Massimo Mucchetti, Corriere della sera 28/4/2009, 28 aprile 2009
«COMBATTERE LE DISUGUAGLIANZE? UN INVESTIMENTO»
Quanto costa eliminare la povertà? Andrea Brandolini, studioso della Banca d’Italia, ha stimato che per portare 7,5 milioni di individui sopra la soglia della povertà relativa ci vorrebbero 6,2 miliardi di euro. Un altro economista, Massimo Baldini, dell’Università di Modena, azzarda che, per portare i 2,4 milioni sopra la soglia della povertà assoluta, ci vorrebbero 3 miliardi l’anno. Cifre troppo alte? In assoluto no. In relazione al bilancio pubblico bisogna andare a fondo. La leva fiscale, per esempio, non è semplice da usare: se si aumentasse dell’1% su tutto il reddito il prelievo fiscale per i contribuenti sopra i 70 mila euro di imponibile, lo Stato ricaverebbe solo un miliardo in più. Se si elevasse il prelievo al 3% per chi vanta oltre 200 mila euro, arriverebbe a 1,5 miliardi. Insomma, non basterebbe chiedere una maggior solidarietà obbligatoria. Si dovrebbe anche e soprattutto manovrare nella spesa pubblica modificandone un po’ le destinazioni e rendere finalmente chirurgici e non a pioggia gli interventi.
Contrastare la povertà, ridurre le disuguaglianze è una battaglia morale. Ma può essere un investimento? Per Luigi Campiglio sì. Dice l’economista del cardinal Tettamanzi: «In Svezia, dove la pressione fiscale e la spesa pubblica sono superiori rispettivamente di 5,3 e di 7,5 punti rispetto all’Italia, la produttività ha avuto un incremento maggiore non soltanto al nostro, che è pressoché nullo, ma anche a quello degli Usa, dove pressione fiscale e spesa pubblica sono poco più della metà». La Svezia è un paese piccolo. E Campiglio non lo nega. Ma la Francia, che è perfettamente paragonabile all’Italia? «La Francia mostra, sia pure con valori più contenuti, la stessa tendenza della Svezia e proprio in questi giorni torna a consumare di più, beni durevoli compresi. La paura è uguale dappertutto, ma è la rete di assicurazione per i più deboli che la combatte, non le parole. Ed è per questo che saranno i paesi con maggior coesione sociale a uscire meglio dalla crisi».

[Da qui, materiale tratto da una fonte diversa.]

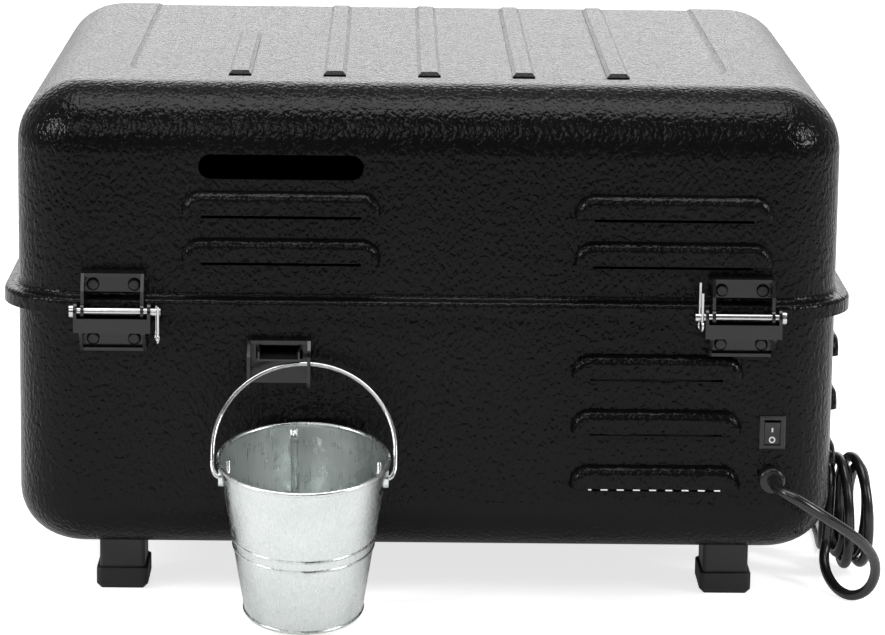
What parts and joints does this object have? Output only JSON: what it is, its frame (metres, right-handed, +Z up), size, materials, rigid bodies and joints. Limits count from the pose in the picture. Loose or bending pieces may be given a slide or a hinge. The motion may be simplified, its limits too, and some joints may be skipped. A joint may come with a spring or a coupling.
{
  "type": "portable pellet grill",
  "caption": "Suitcase-shaped wood pellet grill on four feet, with a hinged lid, louvres, a side hopper, a hanging grease bucket and a power cord.",
  "frame": {"origin": "on the floor, under the middle of the grill's outer box without its cord", "axes": "+Z up, -Y out of the rear wall with the lid hinges and the bucket, +X towards the hopper and the cord"},
  "size_m": [0.5583, 0.5844, 0.3312],
  "materials": {
    "shell_paint": "fine orange-peel black powder coat, semi-gloss",
    "bracket_paint": "smooth satin black powder coat",
    "zinc": "bright zinc plated wire and pins",
    "black_screw": "black oxide, low sheen",
    "leg_paint": "satin black paint",
    "boot_rubber": "matt moulded rubber",
    "gasket": "woven high-temperature seal, matt",
    "inner_steel": "mill finish steel sheet",
    "hot_steel": "heat-tinted stainless steel",
    "enamel": "glossy black porcelain enamel",
    "inner_paint": "satin black powder coat",
    "motor_can": "cast and turned aluminium",
    "panel_plastic": "fine-grained moulded plastic",
    "window": "smoked clear window",
    "knob_plastic": "moulded plastic",
    "jack_metal": "satin stainless steel",
    "galvanised": "galvanised sheet with soft spangle",
    "switch_plastic": "matt moulded plastic",
    "rocker_plastic": "semi-gloss moulded plastic with white marks",
    "cord_jacket": "smooth semi-gloss cord jacket",
    "prong_brass": "plated brass blades"
  },
  "bodies": {
    "base": {"base_shell": "shell_paint", "hinge_base_brackets": "bracket_paint", "drain_bracket": "bracket_paint", "hinge_pin_left": "zinc", "hinge_clip_left": "zinc", "base_screws": "black_screw", "leg_rear_left": "leg_paint", "leg_rear_right": "leg_paint", "leg_front_left": "leg_paint", "leg_front_right": "leg_paint", "boot_rear_left": "boot_rubber", "boot_rear_right": "boot_rubber", "boot_front_left": "boot_rubber", "boot_front_right": "boot_rubber", "partition_wall": "inner_steel", "side_rail_left": "inner_steel", "side_rail_right": "inner_steel", "heat_baffle": "inner_steel", "hopper": "inner_steel", "hopper_guard": "inner_steel", "hopper_lid_hinge": "inner_steel", "blower_housing": "inner_steel", "auger_tube": "inner_steel", "fire_pot": "hot_steel", "igniter_rod": "hot_steel", "temp_probe": "hot_steel", "drip_tray": "enamel", "control_deck": "inner_paint", "auger_motor": "motor_can", "blower_motor": "motor_can", "controller_box": "panel_plastic", "display_window": "window", "probe_jack": "jack_metal", "latch_brackets": "jack_metal", "switch_bezel": "switch_plastic", "cord_bushing": "cord_jacket", "cord_lead": "cord_jacket", "cord_hank": "cord_jacket", "cord_tail": "cord_jacket", "plug": "cord_jacket", "plug_prongs": "prong_brass"},
    "lid": {"lid_shell": "shell_paint", "lid_gasket": "gasket", "hinge_lid_brackets": "bracket_paint", "hinge_pin_right": "zinc", "hinge_clip_right": "zinc", "lid_screws": "black_screw", "latch_keepers": "jack_metal"},
    "latch_left": {"latch_left": "jack_metal"},
    "latch_right": {"latch_right": "jack_metal"},
    "bail": {"bucket_bail": "zinc"},
    "bucket": {"grease_bucket": "galvanised"},
    "rocker": {"switch_rocker": "rocker_plastic"},
    "hopper_lid": {"hopper_lid": "inner_paint"},
    "knob": {"control_knob": "knob_plastic"},
    "button_left": {"button_left": "knob_plastic"},
    "button_right": {"button_right": "knob_plastic"},
    "auger": {"auger_screw": "hot_steel"},
    "fan": {"blower_rotor": "knob_plastic"},
    "grate": {"cooking_grate": "enamel"}
  },
  "joints": [
    {"name": "lid_hinge", "type": "hinge", "parent": "base", "child": "lid", "pos_m": [0, -0.19723, 0.194], "axis": [1, 0, 0], "range_deg": [0, 100]},
    {"name": "latch_left_hinge", "type": "hinge", "parent": "base", "child": "latch_left", "pos_m": [-0.15, 0.28627, 0.168], "axis": [1, 0, 0], "range_deg": [0, 180]},
    {"name": "latch_right_hinge", "type": "hinge", "parent": "base", "child": "latch_right", "pos_m": [0.15, 0.28627, 0.168], "axis": [1, 0, 0], "range_deg": [0, 180]},
    {"name": "bail_hook", "type": "hinge", "parent": "base", "child": "bail", "pos_m": [-0.0755, -0.19673, 0.162], "axis": [-1, 0, 0], "range_deg": [0, 30]},
    {"name": "bucket_pivot", "type": "hinge", "parent": "bail", "child": "bucket", "pos_m": [-0.0755, -0.23744, 0.10004], "axis": [-1, 0, 0], "range_deg": [0, 60]},
    {"name": "rocker_pivot", "type": "hinge", "parent": "base", "child": "rocker", "pos_m": [0.2163, -0.17933, 0.1178], "axis": [-1, 0, 0], "range_deg": [0, 14]},
    {"name": "hopper_lid_hinge", "type": "hinge", "parent": "base", "child": "hopper_lid", "pos_m": [0.0928, 0, 0.1901], "axis": [0, -1, 0], "range_deg": [0, 95]},
    {"name": "knob_turn", "type": "hinge", "parent": "base", "child": "knob", "pos_m": [0.206, 0.18977, 0.1885], "axis": [0, 0, 1], "range_deg": [-135, 135]},
    {"name": "button_left_press", "type": "slide", "parent": "base", "child": "button_left", "axis": [0, 0, -1], "range_m": [0, 0.0015], "stiffness_N_per_m": 250, "springref_m": -0.0008},
    {"name": "button_right_press", "type": "slide", "parent": "base", "child": "button_right", "axis": [0, 0, -1], "range_m": [0, 0.0015], "stiffness_N_per_m": 250, "springref_m": -0.0008},
    {"name": "auger_turn", "type": "hinge", "parent": "base", "child": "auger", "pos_m": [0.15, 0.00077, 0.084], "axis": [1, 0, 0], "continuous": true},
    {"name": "fan_turn", "type": "hinge", "parent": "base", "child": "fan", "pos_m": [0.0795, -0.07173, 0.082], "axis": [1, 0, 0], "continuous": true},
    {"name": "grate_lift", "type": "slide", "parent": "base", "child": "grate", "axis": [0, 0, 1], "range_m": [0, 0.1]}
  ]
}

La nuova impostazione dell’Istat può consentire allo Stato di non sprecare risorse scarsissime. Per contrastare la stessa povertà al Nord ci vogliono maggiori risorse che al Sud. E questo apre una sfida nella distribuzione delle risorse pubbliche in un quadro istituzionale federalista, ma può anche giustificare il ritorno verso le gabbie salariali per chi è appena sopra le soglie della moderna miseria. In tal caso, si riproporrebbe l’antico dilemma: il salario remunera una prestazione o dà da vivere?
Dalla trincea milanese del fare, Campiglio osserva: «Le gabbie salariali, in realtà, persistono nei differenziali nell’edilizia, in agricoltura o nei piccoli servizi rispetto al Nord e nella scarsa diffusione della contrattazione integrativa. Non sarebbe meglio migliorare chi sta peggio anziché tirare al ribasso?». Un’esortazione meno buonista di quel che sembra se il primo datore di lavoro al Sud è lo Stato, spesso più generoso che al Nord. Sarà la Regione Sicilia a tagliare le retribuzioni in nome della nuova flessibilità?